Universe does not impinge on our senses with a force as persistent and intense as does life. It is not difficult to parry queries about the origin of universe and the nature of its fabric by assuming them as abstract concepts not of urgent consequence to human condition. But all of us, at one time or other in our lives, perhaps in the moments of unbearable grief or unreckonable ecstasy, wonder how we came to be in this world.

Darwin revealed to mankind this truth. This truth is the essence of life, our raison d’etre. I was beside myself with surprise and rapture, as I caught the first glimpse of this immense knowledge. My understanding of evolution till then was infantile. Man has descended from apes. This to me summarised evolution.

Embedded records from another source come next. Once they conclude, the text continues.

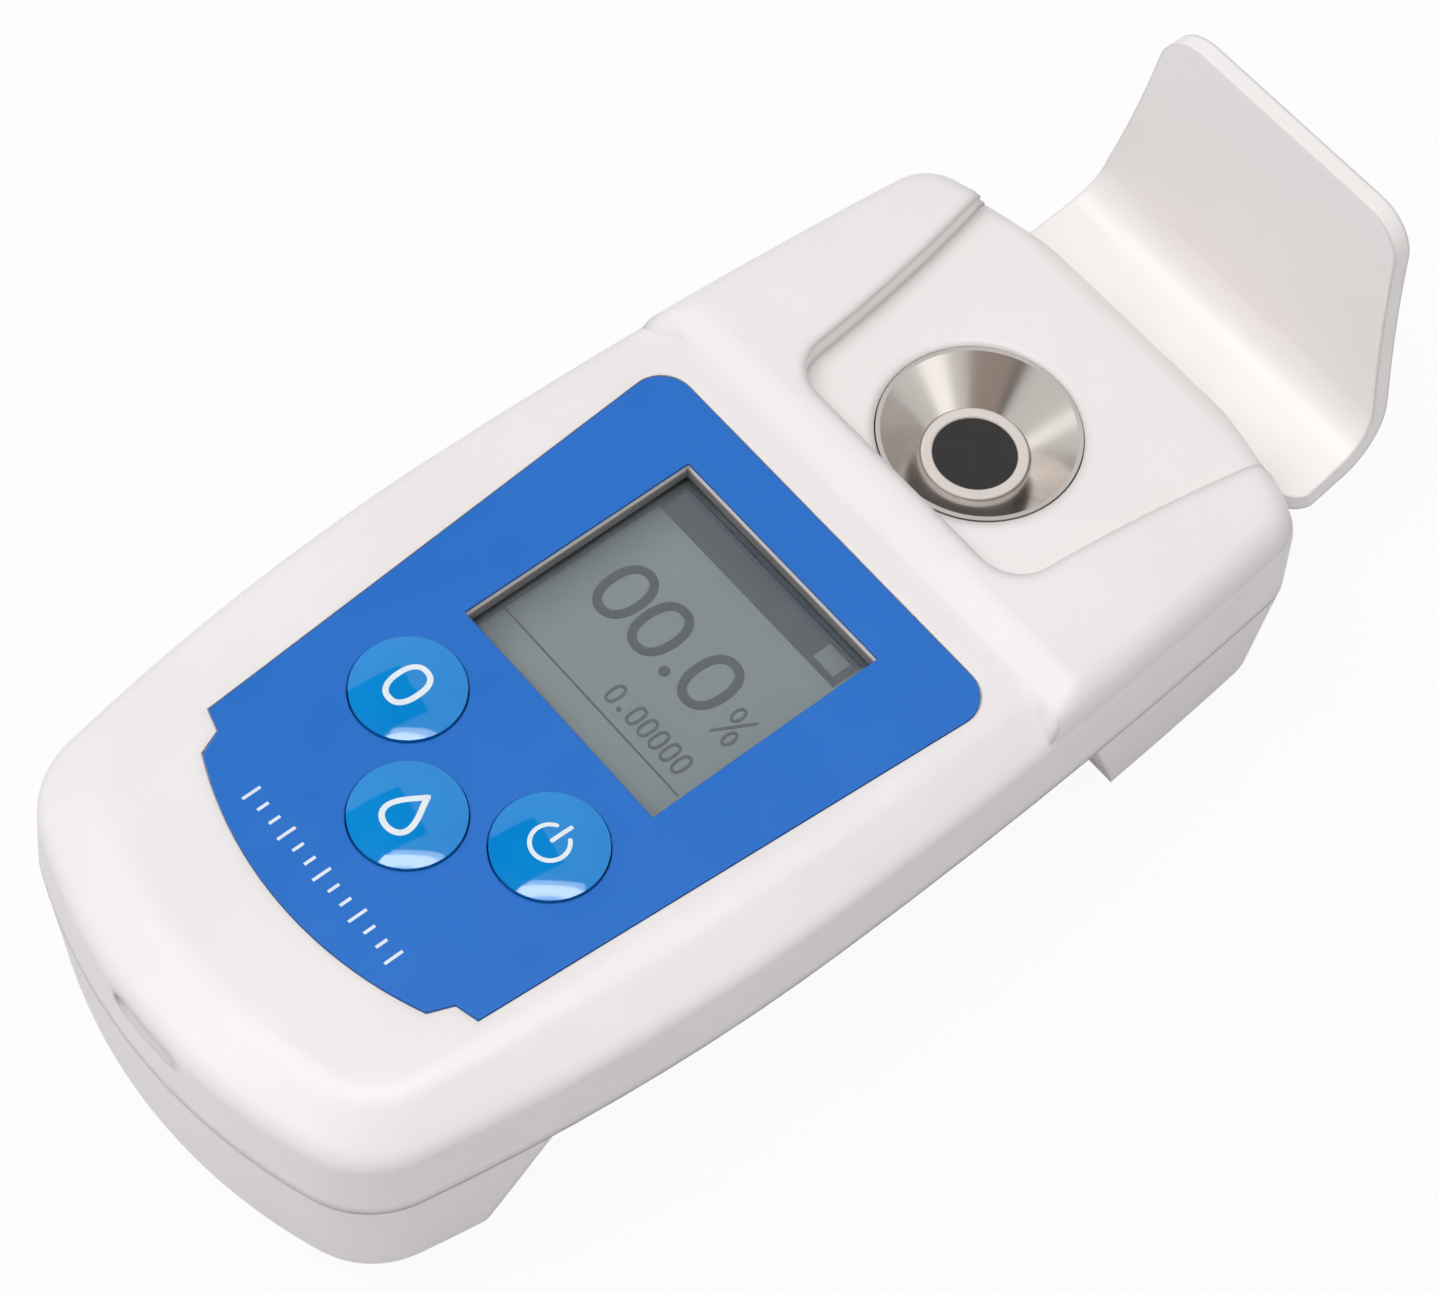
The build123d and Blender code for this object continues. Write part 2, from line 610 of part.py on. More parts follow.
# Battery door: plate with finger grooves at the rear and two hooked tabs at the front
with BuildPart() as battery_door:
    with BuildSketch(Plane.XY.offset(GRIP_Z)):
        with Locations((0, BAY_Y)):
            Rectangle(DOOR_WIDTH, DOOR_LENGTH)
    extrude(amount=DOOR_T)
    for side in (-1, 1):
        with BuildSketch(Plane.YZ.offset(side * DOOR_TAB_X)):
            with BuildLine():
                Polyline(
                    (DOOR_FRONT_Y, GRIP_Z + DOOR_T / 2),
                    (DOOR_FRONT_Y, BAY_FLOOR_Z + LOOSE_GAP),
                    (DOOR_FRONT_Y - DOOR_TAB_L, BAY_FLOOR_Z + LOOSE_GAP),
                    (DOOR_FRONT_Y - DOOR_TAB_L, BAY_FLOOR_Z + LOOSE_GAP + DOOR_TAB_T),
                    (DOOR_FRONT_Y + DOOR_TAB_ROOT, BAY_FLOOR_Z + LOOSE_GAP + DOOR_TAB_T),
                    (DOOR_FRONT_Y + DOOR_TAB_ROOT, GRIP_Z + DOOR_T / 2),
                    close=True,
                )
            make_face()
        extrude(amount=DOOR_TAB_W / 2, both=True)
    with BuildSketch(Plane.XY.offset(GRIP_Z)):
        with Locations((0, DOOR_FRONT_Y + DOOR_LENGTH - DOOR_RIBS_BACK)):
            with GridLocations(DOOR_RIB_PITCH, DOOR_RIB_PITCH, 1, DOOR_RIB_COUNT):
                SlotOverall(DOOR_WIDTH / 2, DOOR_RIB_PITCH / 2)
    extrude(amount=DOOR_RIB_CUT, mode=Mode.SUBTRACT)
finish(battery_door.part, "battery_door")

# Cells
for side, name in ((-1, "left_cell"), (1, "right_cell")):
    with BuildPart() as cell:
        with BuildSketch(Plane.XZ.offset(-(BAY_Y - CELL_LENGTH / 2))):
            with Locations((side * CELL_PITCH / 2, CELL_Z)):
                Circle(CELL_R)
        extrude(amount=-(CELL_LENGTH - CELL_NUB))
        fillet(cell.edges().filter_by(GeomType.CIRCLE), CELL_SOFTEN)
        with BuildSketch(Plane.XZ.offset(-(BAY_Y + CELL_LENGTH / 2 - CELL_NUB))):
            with Locations((side * CELL_PITCH / 2, CELL_Z)):
                Circle(CELL_NUB_R)
        extrude(amount=-CELL_NUB)
    if side > 0:
        turned = cell.part.rotate(Axis((side * CELL_PITCH / 2, BAY_Y, CELL_Z), (0, 0, 1)), 180)
        finish(turned, name)
    else:
        finish(cell.part, name)

# Contacts: a bowed leaf against each cell end
for y_end, facing, name in (
    (BAY_FRONT_Y, 1, "front_contacts"),
    (BAY_REAR_Y, -1, "rear_contacts"),
):
    back_y = y_end + facing * CONTACT_GAP
    front_y = back_y + facing * CONTACT_T
    tip_y = y_end + facing * (CONTACT_ROOM - CONTACT_TOUCH)
    bow_low = CELL_Z - CONTACT_BOW
    bow_high = CELL_Z + CONTACT_BOW
    leaf_low = BAY_FLOOR_Z + CONTACT_GAP
    leaf_high = bow_high + CONTACT_GAP
    with BuildPart() as contacts:
        with BuildSketch(Plane.YZ):
            with BuildLine():
                Line((back_y, leaf_low), (back_y, bow_low))
                ThreePointArc((back_y, bow_low), (tip_y - facing * CONTACT_T, CELL_Z), (back_y, bow_high))
                Polyline((back_y, bow_high), (back_y, leaf_high), (front_y, leaf_high), (front_y, bow_high))
                ThreePointArc((front_y, bow_high), (tip_y, CELL_Z), (front_y, bow_low))
                Polyline((front_y, bow_low), (front_y, leaf_low), (back_y, leaf_low))
            make_face()
        extrude(amount=CELL_PITCH / 2 + CONTACT_HALF, both=True)
        with BuildSketch(Plane.YZ):
            with Locations((BAY_Y, CELL_Z)):
                Rectangle(FAR, FAR)
        extrude(amount=CELL_PITCH / 2 - CONTACT_HALF, both=True, mode=Mode.SUBTRACT)
    finish(contacts.part, name)

# Circuit board
with BuildPart() as main_board:
    with BuildSketch(Plane.XY.offset(BOARD_Z)):
        with Locations((0, (BOARD_FRONT_Y + BOARD_REAR_Y) / 2)):
            RectangleRounded(2 * BOARD_HALF, BOARD_REAR_Y - BOARD_FRONT_Y, BOSS_R)
        with Locations(*BOARD_SCREWS):
            Circle(SCREW_R + FIT_GAP, mode=Mode.SUBTRACT)
    extrude(amount=BOARD_T)
finish(main_board.part, "main_board")


def screw_group(name, places, head_z, sizes):
    """Pan-head screws standing head down at the given places."""
    shank_r, head_r, head_t, length = sizes
    with BuildPart() as screws:
        with BuildSketch(Plane.XY.offset(head_z - head_t)):
            with Locations(*places):
                Circle(head_r)
        extrude(amount=head_t)
        chamfer(screws.edges().group_by(Axis.Z)[0], head_t / HEAD_CHAMFER_SHARE)
        with BuildSketch(Plane.XY.offset(head_z)):
            with Locations(*places):
                Circle(shank_r)
        extrude(amount=length)
    finish(screws.part, name)


screw_group(
    "board_screws", BOARD_SCREWS, BOARD_Z, (SCREW_R, SCREW_HEAD_R, SCREW_HEAD_T, BOARD_T + SCREW_GRIP - 1)
)
screw_group(
    "case_screws",
    CASE_SCREWS,
    CASE_COUNTERBORE,
    (CASE_SCREW_R, CASE_HEAD_R, CASE_HEAD_T, CASE_SCREW_LENGTH),
)

# Display: tray, backlight, glass and the clear lens over it
with BuildPart() as display_frame:
    with BuildSketch(Plane.XY.offset(BOARD_TOP_Z)):
        with Locations((0, WINDOW_Y)):
            Rectangle(
                WINDOW_W + 2 * DISPLAY_MARGIN + 2 * FRAME_T,
                WINDOW_L + 2 * DISPLAY_MARGIN + 2 * FRAME_T,
            )
    extrude(amount=DISPLAY_H)
    with BuildSketch(Plane.XY.offset(BOARD_TOP_Z + FRAME_T)):
        with Locations((0, WINDOW_Y)):
            Rectangle(WINDOW_W + 2 * DISPLAY_MARGIN, WINDOW_L + 2 * DISPLAY_MARGIN)
    extrude(amount=DISPLAY_H, mode=Mode.SUBTRACT)
finish(display_frame.part, "display_frame")

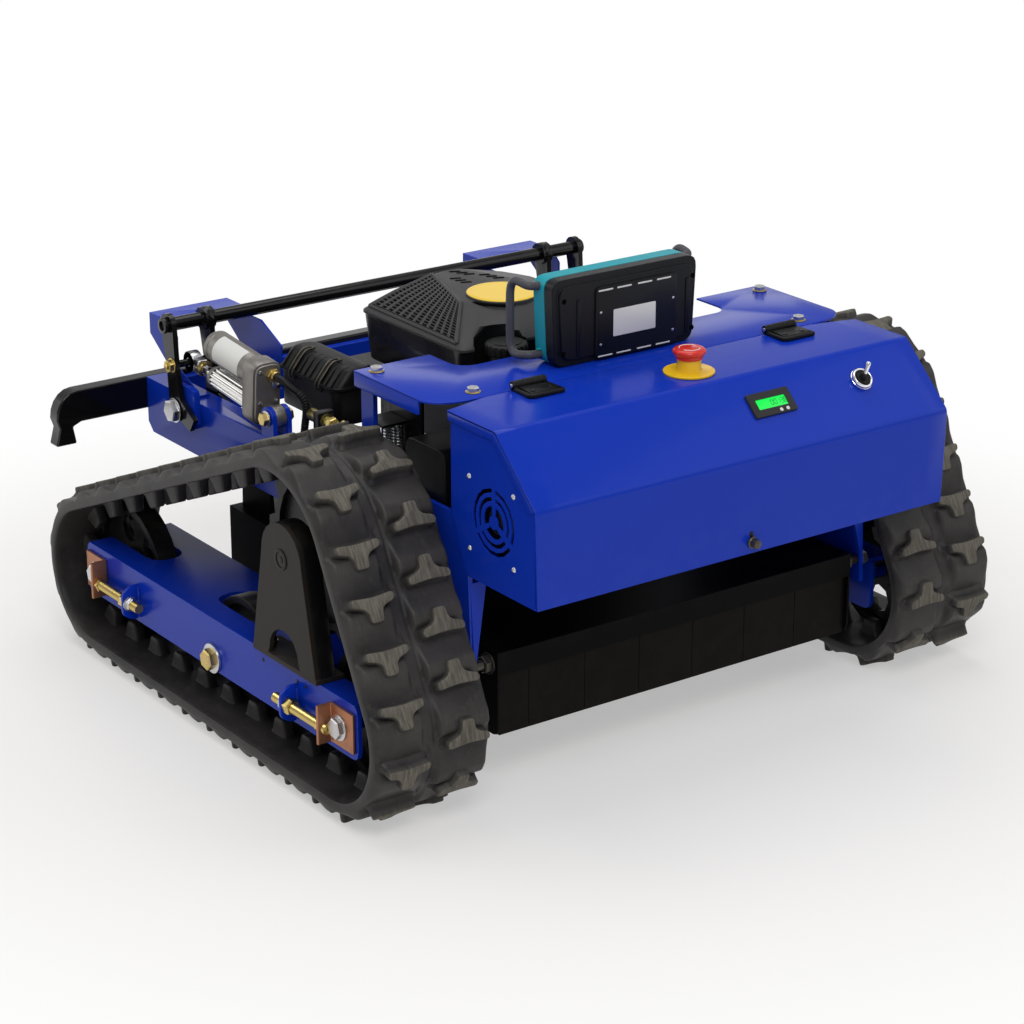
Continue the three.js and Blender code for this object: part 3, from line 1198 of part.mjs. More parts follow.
function fuelCapBody() {
  const foot = tank.neckTop + touch;
  const body = cylinderZ(tank.x, tank.y, fuelCap.radius, foot, foot + fuelCap.high, fine, fuelCap.radius - fuelCap.gripDeep);
  const grips = Array.from({ length: fuelCap.grips }, (_, i) => {
    const angle = (2 * Math.PI * i) / fuelCap.grips;
    const reach = fuelCap.radius + fuelCap.gripDeep / 2;
    return cylinderZ(tank.x + reach * Math.cos(angle), tank.y + reach * Math.sin(angle), 2 * fuelCap.gripDeep,
      foot - cutOver, foot + fuelCap.high + cutOver, 6);
  });
  return cut(body, ...grips);
}

finish('fuel_cap', fuelCapBody(), looks.black);

function airFilterBody() {
  const f = airFilter;
  const x = [-f.outer, -f.inner];
  const body = prism(rounded(rectangle(x, [f.front, f.rear]), f.corner), f.bottom, f.top - f.lid);
  const lidX = [-f.outer - f.corner / 4, -f.inner];
  const lidY = [f.front - f.corner / 4, f.rear + f.corner / 4];
  const lidFoot = rounded(rectangle(lidX, lidY), f.corner, 3);
  const lidTop = rounded(rectangle([lidX[0] + f.corner / 2, lidX[1] - f.corner / 2],
    [lidY[0] + f.corner / 2, lidY[1] - f.corner / 2]), f.corner, 3);
  const lid = loft([{ z: f.top - f.lid - touch, points: lidFoot }, { z: f.top - f.corner / 2, points: lidFoot }, { z: f.top, points: lidTop }]);
  const clips = [0.3, 0.75].map((share) => box([-f.outer - f.corner / 2, -f.outer + f.corner],
    [f.front + (f.rear - f.front) * share - f.clip, f.front + (f.rear - f.front) * share + f.clip],
    [f.top - 2 * f.lid, f.top - f.lid / 2]));
  return join(body, lid, ...clips);
}

finish('air_filter_box', airFilterBody(), looks.cowl);

// Blade on the crank end, under the deck

function bladeBody() {
  const b = blade;
  const half = b.long / 2;
  const tip = b.wide;
  const profile = [
    [-half, b.z], [-half + tip, b.z], [half - tip, b.z], [half, b.z], [half, b.z + b.thick],
    [-half, b.z + b.thick],
  ];
  const flat = prismY(profile, -b.wide / 2, b.wide / 2);
  const sail = prismX([
    [b.wide / 2 - b.thick, b.z], [b.wide / 2, b.z + b.tipLift], [b.wide / 2, b.z + b.tipLift + b.thick],
    [b.wide / 2 - 2 * b.thick, b.z + b.thick],
  ], half - 2 * tip, half);
  const otherSail = sail.rotate([0, 0, 180]);
  const hub = cylinderZ(0, 0, b.hub, b.z, b.z + b.hubHigh, fine);
  const shaft = cylinderZ(0, 0, b.shaft, b.z, deck.top);
  return join(flat, sail, otherSail, hub, shaft).translate([engine.x, engine.y, 0]);
}

finish('cutting_blade', bladeBody(), looks.steel);

// Handset standing on the top plate, its sticks turned away from the hood

const handsetFoot = hood.top + touch;

function handsetOutline(inset) {
  const h = handset;
  return rounded([
    [h.x - h.halfFoot + inset, handsetFoot + inset], [h.x + h.halfFoot - inset, handsetFoot + inset],
    [h.x + h.halfTop - inset, handsetFoot + h.high - inset], [h.x - h.halfTop + inset, handsetFoot + h.high - inset],
  ], h.corner, 4);
}

function handsetBackBody() {
  const h = handset;
  const sheet = prismY(handsetOutline(0), h.back + h.panelInset, h.back + h.backDeep);
  const panel = prismY(handsetOutline(h.panelInset * 2), h.back, h.back + h.backDeep);
  return join(sheet, panel);
}

finish('handset_back', handsetBackBody(), looks.black);

function handsetBow(side) {
  const h = handset;
  const x = h.x + side * (h.halfTop + h.bowOut);
  const inner = h.x + side * (h.halfFoot - h.bow);
  const near = h.back + h.backDeep + h.shellDeep / 2;
  const far = h.back + h.backDeep + h.shellDeep + h.bowReach;
  const low = handsetFoot + h.bow;
  const high = handsetFoot + h.high - h.bowDrop;
  return bar([
    [inner, near, high], [x - side * h.bow, near, high], [x, near + h.bow, high], [x, far - h.bowBend, high + h.bowRise / 2],
    [x, far, high - h.bowBend], [x, far, low + h.bowBend + h.bowRise], [x, far - h.bowBend, low],
    [x, near + h.bow, low + h.bowRise], [x - side * h.bow, near, low + h.bowRise], [inner, near, low + h.bowRise],
  ], h.bow);
}

function handsetShellBody() {
  const h = handset;
  const from = h.back + h.backDeep + touch;
  const to = h.back + h.backDeep + h.shellDeep;
  const shell = prismY(handsetOutline(0), from, to - h.panelInset);
  const face = prismY(handsetOutline(h.panelInset), from, to);
  const sockets = [-1, 1].map((side) => cylinderY(h.x + side * h.stickX, handsetFoot + h.stickUp, stick.boot + 2 * run,
    to - stick.socket, to + cutOver, coarse));
  return join(cut(join(shell, face), ...sockets), handsetBow(-1), handsetBow(1));
}

finish('handset_shell', handsetShellBody(), looks.teal);

function joystickBody(side) {
  const h = handset;
  const x = h.x + side * h.stickX;
  const z = handsetFoot + h.stickUp;
  const face = h.back + h.backDeep + h.shellDeep;
  const foot = face - stick.bootHigh + run;
  const ball = new THREE.SphereGeometry(stick.boot, 12, 8);
  const boot = toSolid(ball).translate([x, face, z]).trimByPlane([0, 1, 0], foot);
  const stem = cylinderY(x, z, stick.stem, face, face + stick.long, 8);
  const grip = cylinderY(x, z, stick.grip, face + stick.long * 0.75, face + stick.long, coarse);
  return join(boot, stem, grip);
}

finish('joystick_left', joystickBody(-1), looks.black);
finish('joystick_right', joystickBody(1), looks.black);

// Centre the machine's box on the origin, standing on z = 0
machine.updateMatrixWorld(true);
const bounds = new THREE.Box3().setFromObject(machine);
const middle = bounds.getCenter(new THREE.Vector3());
machine.position.set(0, -middle.y, 0);

export default machine;
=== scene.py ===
import json
import math
import bmesh
import bpy
import numpy as np
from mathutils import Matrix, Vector

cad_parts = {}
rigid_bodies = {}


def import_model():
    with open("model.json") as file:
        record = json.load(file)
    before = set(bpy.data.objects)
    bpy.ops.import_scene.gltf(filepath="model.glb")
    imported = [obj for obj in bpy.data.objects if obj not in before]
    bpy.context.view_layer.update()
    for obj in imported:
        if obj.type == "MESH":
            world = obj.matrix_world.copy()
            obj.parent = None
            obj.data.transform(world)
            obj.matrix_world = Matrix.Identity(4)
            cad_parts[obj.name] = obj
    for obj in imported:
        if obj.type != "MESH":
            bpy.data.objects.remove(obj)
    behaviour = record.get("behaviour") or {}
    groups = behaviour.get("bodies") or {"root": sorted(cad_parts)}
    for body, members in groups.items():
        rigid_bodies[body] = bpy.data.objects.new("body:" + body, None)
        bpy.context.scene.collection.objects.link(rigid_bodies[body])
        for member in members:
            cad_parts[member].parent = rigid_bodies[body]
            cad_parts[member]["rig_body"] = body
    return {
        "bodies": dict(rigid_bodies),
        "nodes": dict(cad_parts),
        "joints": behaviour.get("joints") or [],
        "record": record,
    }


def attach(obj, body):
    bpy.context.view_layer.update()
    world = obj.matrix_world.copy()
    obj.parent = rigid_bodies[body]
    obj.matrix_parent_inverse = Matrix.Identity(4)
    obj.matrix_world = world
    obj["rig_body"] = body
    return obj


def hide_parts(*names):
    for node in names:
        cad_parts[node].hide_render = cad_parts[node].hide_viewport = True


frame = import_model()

scene = bpy.context.scene
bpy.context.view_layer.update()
nodes = frame["nodes"]
print("frame loaded:", len(nodes), "CAD nodes")

# Lengths below are millimetres in the layout frame: x across, y back from the hood's front, z up.
layoutMiddle = 428.65


def toFrame(points):
    # layout millimetres to the part's own metres
    return (np.asarray(points, float) - np.array([0.0, layoutMiddle, 0.0])) / 1000.0


def fromFrame(points):
    # the part's own metres back to layout millimetres
    return np.asarray(points, float) * 1000.0 + np.array([0.0, layoutMiddle, 0.0])


# The photograph's view, solved from corners of the machine
cameraSettings = {
    "azimuth": -35.66, "elevation": 20.49, "focalPixels": 2873.0, "imagePixels": 1024.0,
    "place": (-1987.3, -2308.8, 1457.5),
}


def makeCamera(s):
    data = bpy.data.cameras.new("camera")
    camera = bpy.data.objects.new("camera", data)
    scene.collection.objects.link(camera)
    data.sensor_width = 36.0
    data.lens = s["focalPixels"] * 36.0 / s["imagePixels"]
    a, e = math.radians(s["azimuth"]), math.radians(s["elevation"])
    back = Vector((math.sin(a) * math.cos(e), -math.cos(a) * math.cos(e), math.sin(e)))
    camera.location = Vector(toFrame(s["place"]))
    camera.rotation_euler = (-back).to_track_quat("-Z", "Y").to_euler()
    data.clip_start, data.clip_end = 0.1, 60.0
    scene.camera = camera


makeCamera(cameraSettings)
print("camera placed")

# Surfaces: each part is (points, [face arrays]) in layout millimetres

def gridFaces(rows, columns, closeRows=False, closeColumns=False):
    # corner numbers of every cell of a rows x columns grid, wrapped round where it is closed
    i = np.arange(rows if closeRows else rows - 1)[:, None]
    j = np.arange(columns if closeColumns else columns - 1)[None, :]
    nextI, nextJ = (i + 1) % rows, (j + 1) % columns
    cells = np.stack([i * columns + j, i * columns + nextJ, nextI * columns + nextJ, nextI * columns + j], -1)
    return cells.reshape(-1, 4)


def looped(rings, closeRows=False):
    # rings of points joined one to the next; open rows get a flat face at both ends
    rows, columns = rings.shape[:2]
    faces = [gridFaces(rows, columns, closeRows, True)]
    if not closeRows:
        first = np.arange(columns)[::-1][None]
        last = (rows - 1) * columns + np.arange(columns)[None]
        faces += [first, last]
    return rings.reshape(-1, 3), faces


def axisFrame(axis):
    # two directions across the axis, and the axis itself
    along = np.asarray(axis, float) / np.linalg.norm(axis)
    helper = np.array([0.0, 0.0, 1.0]) if abs(along[2]) < 0.9 else np.array([1.0, 0.0, 0.0])
    across = np.cross(helper, along)
    across /= np.linalg.norm(across)
    return across, np.cross(along, across), along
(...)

I devoured book after book on evolution, genetics, cognitive and evolutionary psychology, human nature, and working of mind. Understanding of natural selection and evolution, when it dawned, dazzled me with its magnificence. It continues to hold me in its thrall. Born of dust, created in the image of God, a clan from its head, another from its soles; I could finally consign these concepts to where they belonged - puerile concoctions of unimaginative minds. I had now truly lost belief.

 

*A female bee inherits 50% of her genes from her father and these she shares with all her sisters as her mother mates with only one male in her life. Male bee has only one set of genes unlike a female, and these are therefore not halved during production of sperms. All sperms of a male bee therefore have the same genes. Worker bee inherits 50% of her genes from her mother, and since these are halved during the production of ovum, she shares 25% of these genes with her sister, making a whopping 75% shared genes among sisters, unseen in any other living species.